**What this task involves:** Write the material out again, line by line, exactly as it is.

**Data block:**
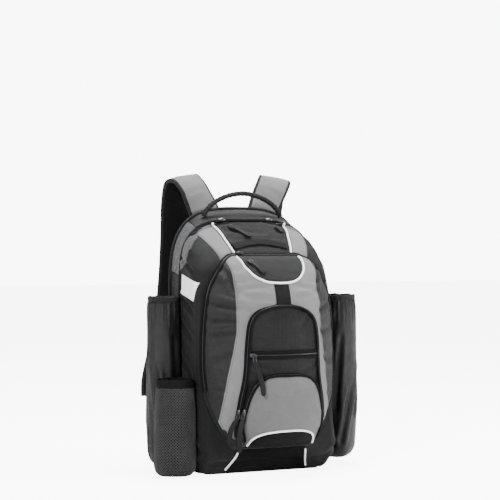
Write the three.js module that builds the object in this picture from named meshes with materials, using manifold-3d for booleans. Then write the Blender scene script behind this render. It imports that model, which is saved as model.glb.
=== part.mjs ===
// Baseball bat backpack, standing on its base. Millimetres, +Z up.
// The wearer's back is towards +Y, the pockets face -Y, and the base's underside is z = 0.
// The bag is made of cloth panels: a front tray and a rear band round the main compartment,
// three pockets stacked on the tray, two bat sleeves, a bottle pocket, a handle and two straps.

import * as THREE from 'three';
import { mergeVertices } from 'three/addons/utils/BufferGeometryUtils.js';
import Module from 'manifold-3d';

const wasm = await Module();
wasm.setup();

// Cloth and clearances
const CLOTH = 2;
const SLEEVE_CLOTH = 1.6;
const SEAM_GAP = 0.3;
const SEAT_GAP = 0.6;
const SINK = 3;
const RIM_DEPTH = 1.5;
const WELD = 0.02;

// Main compartment
const BODY_HALF = 138;
const BACK_TOP = 489;
const ZIP_TOP = 463;
const SHOULDER_Z = 330;
const BASE_THICK = 2.3;
const BASE_CORNER = 22;
const BASE_TUCK = 12;
const BACK_Y = 67;
const BODY_DEPTH = 135;
const BACK_PAD = 8;
const ZIP_Y = 15;
const ZIP_TAPE = 8;
const ZIP_END_Z = 300;
const EDGE_ROUND = 15;
const TOP_ROUND = 45;
const PIPING_R = 2.4;
const WHITE_R = 1.9;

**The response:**
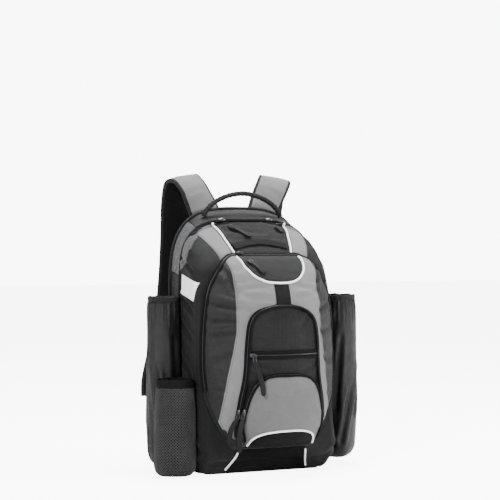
Write the three.js module that builds the object in this picture from named meshes with materials, using manifold-3d for booleans. Then write the Blender scene script behind this render. It imports that model, which is saved as model.glb.
=== part.mjs ===
// Baseball bat backpack, standing on its base. Millimetres, +Z up.
// The wearer's back is towards +Y, the pockets face -Y, and the base's underside is z = 0.
// The bag is made of cloth panels: a front tray and a rear band round the main compartment,
// three pockets stacked on the tray, two bat sleeves, a bottle pocket, a handle and two straps.

import * as THREE from 'three';
import { mergeVertices } from 'three/addons/utils/BufferGeometryUtils.js';
import Module from 'manifold-3d';

const wasm = await Module();
wasm.setup();

// Cloth and clearances
const CLOTH = 2;
const SLEEVE_CLOTH = 1.6;
const SEAM_GAP = 0.3;
const SEAT_GAP = 0.6;
const SINK = 3;
const RIM_DEPTH = 1.5;
const WELD = 0.02;

// Main compartment
const BODY_HALF = 138;
const BACK_TOP = 489;
const ZIP_TOP = 463;
const SHOULDER_Z = 330;
const BASE_THICK = 2.3;
const BASE_CORNER = 22;
const BASE_TUCK = 12;
const BACK_Y = 67;
const BODY_DEPTH = 135;
const BACK_PAD = 8;
const ZIP_Y = 15;
const ZIP_TAPE = 8;
const ZIP_END_Z = 300;
const EDGE_ROUND = 15;
const TOP_ROUND = 45;
const PIPING_R = 2.4;
const WHITE_R = 1.9;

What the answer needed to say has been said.